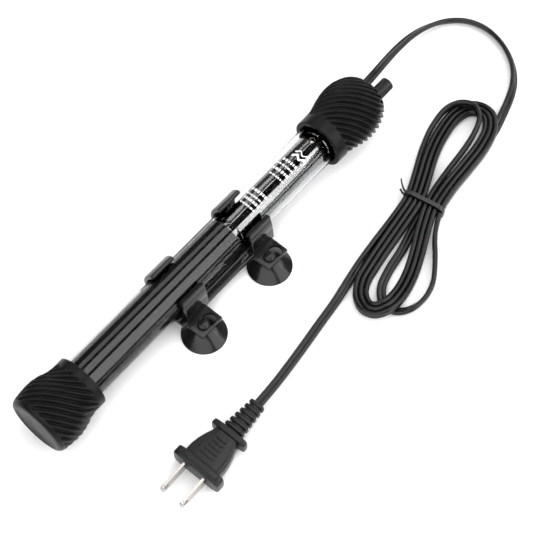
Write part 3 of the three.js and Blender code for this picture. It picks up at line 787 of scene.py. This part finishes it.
def make_knob():
    """Fluted grip with a rounded rim, on its shaft."""
    radius, shaft, foot, tip = (KNOB[key] for key in ("radius", "shaft", "foot", "tip"))
    stem = [(0, KNOB["shaft_start"]), (shaft, KNOB["shaft_start"]), (shaft, foot)]
    grip = filleted([(shaft, foot), (radius, foot), (radius, tip), (2.8, tip)], KNOB["corner"], 6)[1:]
    profile = np.vstack([stem, grip, [(KNOB["dish"], KNOB["dish_at"]), (0, KNOB["dish_at"])]])

    def flutes(radius, station, angles):
        sunk = np.clip((0.5 - 0.5 * np.cos(KNOB["flutes"] * angles)) * 1.6 - 0.5, 0, 1)
        on_grip = (radius > 3.2) * (station < KNOB["flute_end"])
        return radius - sunk * KNOB["flute_depth"] * on_grip

    rings = turned(profile, 160, flutes) + np.array([0, KNOB["y"], 0])
    return piece("knob_grip", skin(rings), "temperature_knob", LOOKS["knob"], sharp=50)


# ---------------------------------------------------------------- tube, sleeve and can
CAN = {"radius": 8.7, "wall": 0.4, "bottom": 143.0, "top": 227.3, "lamp_at": 212.8, "lamp_hole": 1.7}
BEAD = {"from_bottom": 3.2, "from_top": 10.6, "half_width": 0.7, "depth": 0.28}  # rolled grooves in the can
SLEEVE = {"radius": 10.76, "wall": 0.6, "bottom": 9.5, "top": 142.5}  # sits tight in the glass
# Where the dark strip of painted reflection lies on the can: its lift, thickness, angles and margins.
REFLECTION_STRIP = {"lift": 0.05, "thickness": 0.25, "from": 95.5, "to": 117, "margin": 0.8}
LAMP = {"radius": 1.3, "foot": 2.4, "shoulder": 6.3, "tip": 7.6}


def make_glass():
    """Tube with a closed bottom and a rounded rim."""
    radius, wall, bottom, top = (TUBE[key] for key in ("radius", "wall", "bottom", "top"))
    middle, inside = radius - wall / 2, radius - wall
    outer = filleted([(0, bottom), (radius, bottom), (radius, top), (middle, top)], TUBE["corner"], 10)
    inner_corners = [(middle, top), (inside, top), (inside, bottom + wall), (0, bottom + wall)]
    inner = filleted(inner_corners, TUBE["corner"] - wall, 10)
    mesh = skin(turned(np.vstack([outer, inner[1:]]), 144))
    return piece("glass_body", mesh, "glass_tube", LOOKS["glass"], sharp=50)


def make_sleeve():
    """Open black tube round the heating element."""
    radius, wall, bottom, top = (SLEEVE[key] for key in ("radius", "wall", "bottom", "top"))
    corners = [(radius - wall, bottom), (radius, bottom), (radius, top), (radius - wall, top)]
    profile = filleted(corners, 0.18, 4, closed=True)
    mesh = skin(turned(profile, 120), closed=True)
    return piece("black_sleeve", mesh, "inner_sleeve", LOOKS["sleeve"], sharp=50)


def lamp_window():
    """The round hole over the lamp, as a tool to cut with."""
    at = (CAN["lamp_at"] + AXIS[0], AXIS[1])
    return skin(upright([(CAN["lamp_hole"], AXIS[2] + 4), (CAN["lamp_hole"], AXIS[2] + 12)], at, 32))


def make_can():
    """Open metal sleeve with two rolled grooves and the lamp's window."""
    radius, wall, bottom, top = (CAN[key] for key in ("radius", "wall", "bottom", "top"))
    half, depth = BEAD["half_width"], BEAD["depth"]
    beads = []
    for at in (bottom + BEAD["from_bottom"], top - BEAD["from_top"]):
        beads += [(radius, at - half), (radius - depth, at), (radius, at + half)]
    outer = [(radius - 0.2, bottom), (radius, bottom + 0.2), *beads, (radius, top - 0.2), (radius - 0.2, top)]
    profile = np.vstack([outer, [(radius - wall, top), (radius - wall, bottom)]])
    mesh = combined(skin(turned(profile, 120), closed=True), [lamp_window()], "DIFFERENCE")
    return piece("thermostat_shell", mesh, "thermostat_can", LOOKS["chrome"])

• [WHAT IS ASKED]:
Write out the listing once more, matching it exactly.

• [TASK RESULT]:
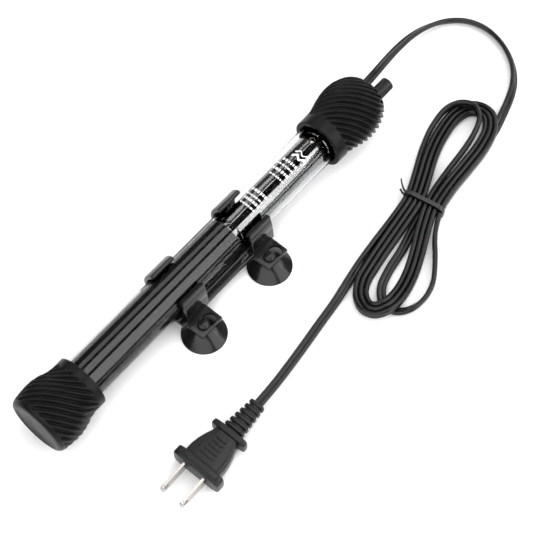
Write part 3 of the three.js and Blender code for this picture. It picks up at line 787 of scene.py. This part finishes it.
def make_knob():
    """Fluted grip with a rounded rim, on its shaft."""
    radius, shaft, foot, tip = (KNOB[key] for key in ("radius", "shaft", "foot", "tip"))
    stem = [(0, KNOB["shaft_start"]), (shaft, KNOB["shaft_start"]), (shaft, foot)]
    grip = filleted([(shaft, foot), (radius, foot), (radius, tip), (2.8, tip)], KNOB["corner"], 6)[1:]
    profile = np.vstack([stem, grip, [(KNOB["dish"], KNOB["dish_at"]), (0, KNOB["dish_at"])]])

    def flutes(radius, station, angles):
        sunk = np.clip((0.5 - 0.5 * np.cos(KNOB["flutes"] * angles)) * 1.6 - 0.5, 0, 1)
        on_grip = (radius > 3.2) * (station < KNOB["flute_end"])
        return radius - sunk * KNOB["flute_depth"] * on_grip

    rings = turned(profile, 160, flutes) + np.array([0, KNOB["y"], 0])
    return piece("knob_grip", skin(rings), "temperature_knob", LOOKS["knob"], sharp=50)


# ---------------------------------------------------------------- tube, sleeve and can
CAN = {"radius": 8.7, "wall": 0.4, "bottom": 143.0, "top": 227.3, "lamp_at": 212.8, "lamp_hole": 1.7}
BEAD = {"from_bottom": 3.2, "from_top": 10.6, "half_width": 0.7, "depth": 0.28}  # rolled grooves in the can
SLEEVE = {"radius": 10.76, "wall": 0.6, "bottom": 9.5, "top": 142.5}  # sits tight in the glass
# Where the dark strip of painted reflection lies on the can: its lift, thickness, angles and margins.
REFLECTION_STRIP = {"lift": 0.05, "thickness": 0.25, "from": 95.5, "to": 117, "margin": 0.8}
LAMP = {"radius": 1.3, "foot": 2.4, "shoulder": 6.3, "tip": 7.6}


def make_glass():
    """Tube with a closed bottom and a rounded rim."""
    radius, wall, bottom, top = (TUBE[key] for key in ("radius", "wall", "bottom", "top"))
    middle, inside = radius - wall / 2, radius - wall
    outer = filleted([(0, bottom), (radius, bottom), (radius, top), (middle, top)], TUBE["corner"], 10)
    inner_corners = [(middle, top), (inside, top), (inside, bottom + wall), (0, bottom + wall)]
    inner = filleted(inner_corners, TUBE["corner"] - wall, 10)
    mesh = skin(turned(np.vstack([outer, inner[1:]]), 144))
    return piece("glass_body", mesh, "glass_tube", LOOKS["glass"], sharp=50)


def make_sleeve():
    """Open black tube round the heating element."""
    radius, wall, bottom, top = (SLEEVE[key] for key in ("radius", "wall", "bottom", "top"))
    corners = [(radius - wall, bottom), (radius, bottom), (radius, top), (radius - wall, top)]
    profile = filleted(corners, 0.18, 4, closed=True)
    mesh = skin(turned(profile, 120), closed=True)
    return piece("black_sleeve", mesh, "inner_sleeve", LOOKS["sleeve"], sharp=50)


def lamp_window():
    """The round hole over the lamp, as a tool to cut with."""
    at = (CAN["lamp_at"] + AXIS[0], AXIS[1])
    return skin(upright([(CAN["lamp_hole"], AXIS[2] + 4), (CAN["lamp_hole"], AXIS[2] + 12)], at, 32))


def make_can():
    """Open metal sleeve with two rolled grooves and the lamp's window."""
    radius, wall, bottom, top = (CAN[key] for key in ("radius", "wall", "bottom", "top"))
    half, depth = BEAD["half_width"], BEAD["depth"]
    beads = []
    for at in (bottom + BEAD["from_bottom"], top - BEAD["from_top"]):
        beads += [(radius, at - half), (radius - depth, at), (radius, at + half)]
    outer = [(radius - 0.2, bottom), (radius, bottom + 0.2), *beads, (radius, top - 0.2), (radius - 0.2, top)]
    profile = np.vstack([outer, [(radius - wall, top), (radius - wall, bottom)]])
    mesh = combined(skin(turned(profile, 120), closed=True), [lamp_window()], "DIFFERENCE")
    return piece("thermostat_shell", mesh, "thermostat_can", LOOKS["chrome"])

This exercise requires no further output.